Pour en avoir le cœur net, jetons un coup d’œil aux cabinets ministériels des autres pays. Car, comme le disait le grand Goethe, « comparer n’est pour l’ignorant qu’un moyen commode de se dispenser de juger. » L’intérêt de citer Goethe ici, c’est surtout de nous envoyer directement en Allemagne, celle de Merkel, qui compte pas moins de… 15 ministres.
Vous voulez voir à quoi ressemble un Conseil des ministres en Espagne ? Ils sont 16 et voilà ce que ça donne (en avril 2008) :
Le même Conseil des ministres, en France cette-fois (en juin 2012) :
Encore une dizaine de secrétaires d’Etat en plus et il faudra s’asseoir sur les genoux de quelques ministres pour pouvoir caser tout le monde. Ou s’exiler à Versailles. Question : le type assis à une extrémité de la table a-t-il l’oreille assez fine pour entendre son homologue qui campe de l’autre côté ?
Mais revenons à nos moutons, ou plutôt à nos ministres. Le Japon tout comme l’Australie comptent 20 membres du gouvernement. Il faut se rendre en Chine pour trouver un chiffre presque comparable à la France : 35, dont quatre vice-premiers ministres (et accessoirement quatre prénommés Wang et trois Yang). Bon, si l’on estime leur nombre par rapport à la population totale et si, bien sûr, on met pudiquement de côté le caractère peu démocratique de leur nomination, cela reste fort raisonnable par rapport à nous…
Le Cameroun « plus fort » que la France
Pour dénicher un effectif plus pléthorique qu’en France, il faut partir en Afrique et plus particulièrement au Cameroun. Pays qui détient le record du continent avec 61 vice-premiers ministres, ministres, ministres délégués, ministres chargés de mission à la présidence de la République ou encore secrétaires d’Etat… Ouf ! L’honneur est donc sauf pour notre gouvernement.

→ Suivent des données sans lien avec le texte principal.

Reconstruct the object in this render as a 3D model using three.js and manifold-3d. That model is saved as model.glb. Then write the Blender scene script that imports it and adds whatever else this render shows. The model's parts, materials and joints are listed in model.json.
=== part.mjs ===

Une autre question se pose alors : comment en est-on arrivé là ? De Henri IV, il y a quatre siècles, à Napoléon III, il y a cent cinquante ans, les différents régimes qui se sont succédés comptaient tous une dizaine de ministres. C’est sous la IIIe République, régime parlementaire propice aux coalitions gouvernementales – pas moins de 16 partis politiques seront représentés à la Chambre des députés -, que l’inflation ministérielle débute. D’autant que des sous-secrétaires d’Etat sont de plus en plus souvent adjoints à des ministres.
Sous la présidence de Mac-Mahon, le cinquième gouvernement de Jules Dufaure (décembre 1877-janvier 1879) compte ainsi 14 ministres, dont 5 sous-secrétaires d’Etat. Sous la présidence de Grévy, le gouvernement de Jules Ferry (septembre 1880-novembre 1881) culmine à 17 ministres. Léon Gambetta, qui lui succède (novembre 1881-janvier 1882), place la barre à 21 ministres, dont 9 sous-secrétaires d’Etat.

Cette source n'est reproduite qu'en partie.